### Given information
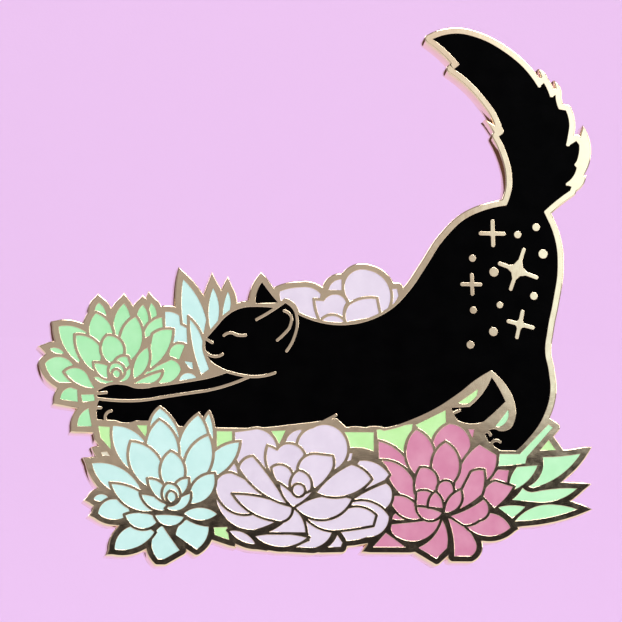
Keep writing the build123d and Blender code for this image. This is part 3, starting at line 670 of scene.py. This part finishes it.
@dataclass
class EnamelFills:
    """The enamel in its cells, one piece for each colour area, drawn up a little at the walls."""

    shades: dict[str, Shade] = field(
        default_factory=lambda: {
            "cat": Shade.BLACK,
            "aqua_heart": Shade.AQUA,
            "aqua_inner": Shade.AQUA,
            "aqua_outer": Shade.AQUA,
            "lilac_heart": Shade.LILAC,
            "lilac_inner": Shade.LILAC,
            "lilac_outer": Shade.LILAC,
            "pink_heart": Shade.PINK,
            "pink_inner": Shade.PINK,
            "pink_outer": Shade.PINK,
            "green_heart": Shade.GREEN,
            "green_inner": Shade.GREEN,
            "green_outer": Shade.GREEN,
            "spikes": Shade.AQUA,
            "back_lilac": Shade.LILAC,
            "leaves": Shade.MINT,
            "moss": Shade.LIME,
            "cream": Shade.CREAM,
        }
    )
    climb: float = 0.015 * MM
    reach: float = 0.05 * MM

    def build(self) -> None:
        """Builds every fill."""
        looks = {shade: HardEnamel(shade) for shade in Shade}
        looks[Shade.BLACK] = HardEnamel(Shade.BLACK, 0.002, 0.10, 0.01)
        made = {
            shade: look.material(f"hard_enamel_{shade.name.lower()}")
            for shade, look in looks.items()
        }
        slots = {p["node"]: p["material_slot"] for p in frame["record"]["subparts"]}
        edging = Edging(self.reach, -self.climb)
        for area, shade in self.shades.items():
            node = f"enamel_{area}"
            fill = FaceEdger(node, lambda place, side: edging).build(f"fill_{area}")
            dress(fill, made[shade], "pin", slots[node], node)


@dataclass
class PostHardware:
    """A post, its solder and its clutch, on one side of the pin.

    Attributes:
        side: left or right.
    """

    side: str
    brass: bpy.types.Material
    post_metal: bpy.types.Material
    solder: bpy.types.Material

    def foot(self, node: str) -> Vector:
        """Start of the node's axis: the middle of its lowest circle in Y."""
        low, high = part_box(node)
        return Vector(((low.x + high.x) / 2, low.y, (low.z + high.z) / 2))

    def build(self) -> None:
        """Builds this side's pieces."""
        side = self.side
        self.build_post()
        self.build_solder()
        eyelet = Turned(softened(
            [(0.62, 0.0), (1.7, 0.0), (1.7, 0.29), (0.96, 0.29), (0.96, 0.76), (1.5, 0.76),
             (1.5, 1.0), (0.62, 1.0)], 0.07))
        name = f"guide_eyelet_{side}"
        piece = eyelet.build(f"eyelet_{side}", self.foot(name))
        dress(piece, self.brass, f"eyelet_{side}", "clutch_brass", name)
        self.build_disc()
        self.dress_cad(f"clutch_cap_{side}", f"clutch_{side}")
        for wing in ("a", "b"):
            self.dress_cad(f"wing_{side}_{wing}", f"wing_{side}_{wing}")

    def build_post(self) -> None:
        """Builds the post: flat foot, shaft, locking groove and sharp tip."""
        outline = [
            (0.0, 0.0), (1.6, 0.0), (1.6, 0.4), (0.62, 0.4), (0.55, 0.5), (0.55, 6.0),
            (0.46, 6.14), (0.43, 6.3), (0.45, 6.46), (0.53, 6.6), (0.30, 7.3), (0.0, 8.0),
        ]
        node = f"post_{self.side}"
        piece = Turned(softened(outline, 0.05)).build(f"sharp_post_{self.side}", self.foot(node))
        dress(piece, self.post_metal, "pin", "post_brass", node)

    def build_solder(self) -> None:
        """Builds the soft ring of solder round the post's foot, a little uneven."""
        foot = self.foot(f"post_{self.side}")
        steps, rings = 72, 7
        foot_radius, reach, climb = 1.6, 0.41, 0.28
        verts: list[Vector] = []
        for step in range(steps):
            turn = 2 * math.pi * step / steps
            spread = 1 + 0.035 * math.sin(3 * turn + 0.6) + 0.02 * math.sin(7 * turn)
            for ring in range(rings):
                t = ring / (rings - 1)
                radius = foot_radius + reach * spread * t
                height = climb * (1 - t) ** 2
                way = Vector((math.cos(turn) * radius, height, math.sin(turn) * radius))
                verts.append(foot + way * MM)
            inner = Vector((math.cos(turn) * foot_radius, 0.0, math.sin(turn) * foot_radius))
            verts.append(foot + inner * MM)
        count = rings + 1
        faces = []
        for step in range(steps):
            here, after = step * count, (step + 1) % steps * count
            for k in range(count):
                following = (k + 1) % count
                faces.append((here + k, here + following, after + following, after + k))
        piece = object_of(f"solder_{self.side}", verts, faces)
        dress(piece, self.solder, "pin", "solder", "solder")

    def build_disc(self) -> None:
        """Builds the clutch's disc with its rolled edge."""
        bead, roll, middle, thick = 5.3, 0.45, 0.525, 0.35
        low, high = middle - thick / 2, middle + thick / 2
        outer = [
            (bead + roll * math.cos(a), middle + roll * math.sin(a))
            for a in (math.radians(-157 + 314 * k / 20) for k in range(21))
        ]
        profile = [(1.02, high), (1.02, low), *outer]
        node = f"clutch_disc_{self.side}"
        low_corner, high_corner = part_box(node)
        foot = Vector((
            (low_corner.x + high_corner.x) / 2,
            (low_corner.y + high_corner.y) / 2 - middle * MM,
            (low_corner.z + high_corner.z) / 2,
        ))
        piece = Turned(tuple(profile)).build(f"disc_{self.side}", foot)
        dress(piece, self.brass, f"clutch_{self.side}", "clutch_brass", node)

    def dress_cad(self, node: str, body: str) -> None:
        """Gives a stamped sheet softly rounded edges and its metal.

        Args:
            node: The CAD node.
            body: The body that it belongs to.
        """
        piece = frame["nodes"][node]
        piece.data.materials.clear()
        piece.data.materials.append(self.brass)
        weld = piece.modifiers.new("join_faces", "WELD")
        weld.merge_threshold = WELD
        bevel = piece.modifiers.new("broken_edges", "BEVEL")
        bevel.width = 0.04 * MM
        bevel.segments = 2
        bevel.limit_method = "ANGLE"
        bevel.angle_limit = math.radians(40)
        bevel.use_clamp_overlap = True
        LOG.info("%s: dressed, on %s", node, body)


# ---------------------------------------------------------------- stage, light and camera


@dataclass
class Studio:
    """A pale sweep of paper, soft lamps and the camera.

    Attributes:
        floor: Height of the floor.
        wall: How far behind the pin the sweep rises.
        azimuth: Camera's angle round the pin, in degrees.
        elevation: Camera's angle above the horizon, in degrees.
        roll: Camera's turn about its own line of sight, in degrees.
        distance: Camera's distance from the pin.
        aim: The point that the camera looks at.
        width: Width of the view at the pin.
        room: Colour of the room's even light.
        room_strength: Strength of the room's even light.
    """

    floor: float = -0.16
    wall: float = 0.75
    azimuth: float = -11.0
    elevation: float = -11.0
    roll: float = -1.2
    distance: float = 0.38
    aim: Vector = field(default_factory=lambda: Vector((-0.97, -1.8, -0.575)) * MM)
    width: float = 54.2 * MM
    room: Colour = (0.95, 0.85, 0.88)
    room_strength: float = 0.34

    def build(self) -> None:
        """Builds the stage, the lamps and the camera."""
        self.build_sweep()
        self.build_cards()
        self.build_lamps()
        self.build_camera()

    def build_sweep(self) -> None:
        """Builds the floor that curves up into the wall behind."""
        bend, half = 0.3, 1.6
        line: list[Point] = [(-1.6, self.floor), (self.wall - bend, self.floor)]
        for step in range(1, 13):
            turn = math.radians(90 * step / 12)
            line.append((
                self.wall - bend + bend * math.sin(turn),
                self.floor + bend * (1 - math.cos(turn)),
            ))
        line.append((self.wall, 1.4))
        verts = [Vector((x, y, z)) for y, z in line for x in (-half, half)]
        faces = [(2 * k, 2 * k + 1, 2 * k + 3, 2 * k + 2) for k in range(len(line) - 1)]
        sweep = object_of("paper_sweep", verts, faces)
        paper = Sweep((0.74, 0.72, 0.71), (0.82, 0.58, 0.91))
        sweep.data.materials.append(paper.material("pale_paper"))

    def card(
        self, name: str, across: Point, heights: Point, back: float, look: GlowCard | Plain
    ) -> None:
        """Stands a flat card square to Y.

        Args:
            name: The card's name.
            across: Places of its sides along X.
            heights: Its lower and upper edge.
            back: Its place along Y.
            look: Its finish.
        """
        (left, right), (low, high) = across, heights
        corners = [(left, back, low), (right, back, low), (right, back, high), (left, back, high)]
        card = object_of(name, [Vector(c) for c in corners], [(0, 1, 2, 3)])
        card.data.materials.append(look.material(name))

    def build_cards(self) -> None:
        """Stands the card that the flat metal mirrors, and the dark one for the left walls."""
        self.card("mirror_card", (-0.05, 0.50), (0.0, 0.42), -1.0, GlowCard())
        dark = Plain((0.10, 0.045, 0.025))
        self.card("dark_card", (-0.80, -0.105), (-0.15, 0.45), 0.70, dark)

    def lamp(self, name: str, place: Vector, size: Point, power: float, colour: Colour) -> None:
        """Adds a soft rectangular lamp that faces the pin.

        Args:
            name: The lamp's name.
            place: Where it hangs.
            size: Its width and height.
            power: Its power in watts.
            colour: Its colour.
        """
        data = bpy.data.lights.new(name, "AREA")
        data.shape = "RECTANGLE"
        data.size, data.size_y = size
        data.energy = power
        data.color = colour
        lamp = bpy.data.objects.new(name, data)
        lamp.location = place
        lamp.rotation_mode = "QUATERNION"
        lamp.rotation_quaternion = (self.aim - place).to_track_quat("-Z", "Y")
        bpy.context.scene.collection.objects.link(lamp)

    def build_lamps(self) -> None:
        """Adds the lamps and the even light of the room."""
        self.lamp("large_soft_lamp", Vector((0.45, -0.75, 0.85)), (0.8, 0.5), 11.0, (1, 0.98, 0.96))
        self.lamp("side_soft_lamp", Vector((0.8, -0.25, 0.3)), (0.4, 0.5), 3.0, (1, 0.95, 0.88))
        self.lamp("rear_soft_lamp", Vector((-0.4, 0.55, 0.6)), (0.6, 0.4), 3.5, (1, 1, 1))
        world = bpy.data.worlds.new("room")
        world.use_nodes = True
        background = world.node_tree.nodes["Background"]
        background.inputs["Color"].default_value = (*self.room, 1)
        background.inputs["Strength"].default_value = self.room_strength
        bpy.context.scene.world = world

    def build_camera(self) -> None:
        """Sets the camera at its angle round the pin, with a long lens."""
        turn, rise = math.radians(self.azimuth), math.radians(self.elevation)
        back = Vector((
            math.sin(turn) * math.cos(rise), -math.cos(turn) * math.cos(rise), math.sin(rise)
        ))
        data = bpy.data.cameras.new("long_lens")
        data.sensor_width = 36.0
        data.lens = data.sensor_width * self.distance / self.width
        data.clip_start, data.clip_end = 0.02, 20.0
        camera = bpy.data.objects.new("camera", data)
        camera.location = self.aim + back * self.distance
        camera.rotation_mode = "QUATERNION"
        level = (-back).to_track_quat("-Z", "Y")
        camera.rotation_quaternion = level @ Quaternion((0, 0, 1), math.radians(self.roll))
        bpy.context.scene.collection.objects.link(camera)
        bpy.context.scene.camera = camera


def main() -> None:
    logging.basicConfig(level=logging.INFO, format="%(name)s %(message)s")
    bpy.context.scene.view_settings.view_transform = "Standard"
    StruckPlate().build()
    EnamelFills().build()
    brass = Plating((0.90, 0.62, 0.27), (0.62, 0.38, 0.14), 0.14, 0.3).material("stamped_brass")
    post_metal = Plating(
        (0.86, 0.62, 0.32), (0.6, 0.42, 0.2), 0.2, 0.34, 0.3e-6, 0.05e-6
    ).material("turned_brass")
    solder = Plating((0.62, 0.62, 0.60), (0.4, 0.4, 0.39), 0.3, 0.5, 3e-5).material("soft_solder")
    for side in ("left", "right"):
        PostHardware(side, brass, post_metal, solder).build()
    Studio().build()


if __name__ == "__main__":
    main()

### Stated task
Lines from the start of the material above through the line containing "enamel in its" are to be duplicated exactly, and only those.

### Answer for this exercise
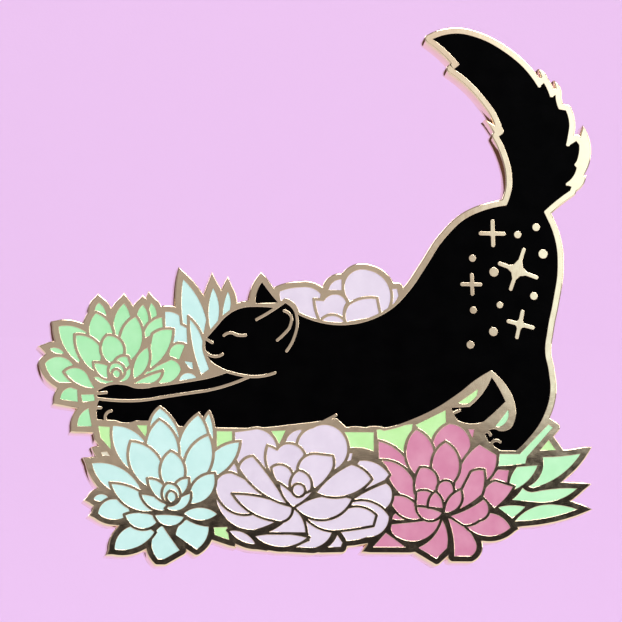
Keep writing the build123d and Blender code for this image. This is part 3, starting at line 670 of scene.py. This part finishes it.
@dataclass
class EnamelFills:
    """The enamel in its cells, one piece for each colour area, drawn up a little at the walls."""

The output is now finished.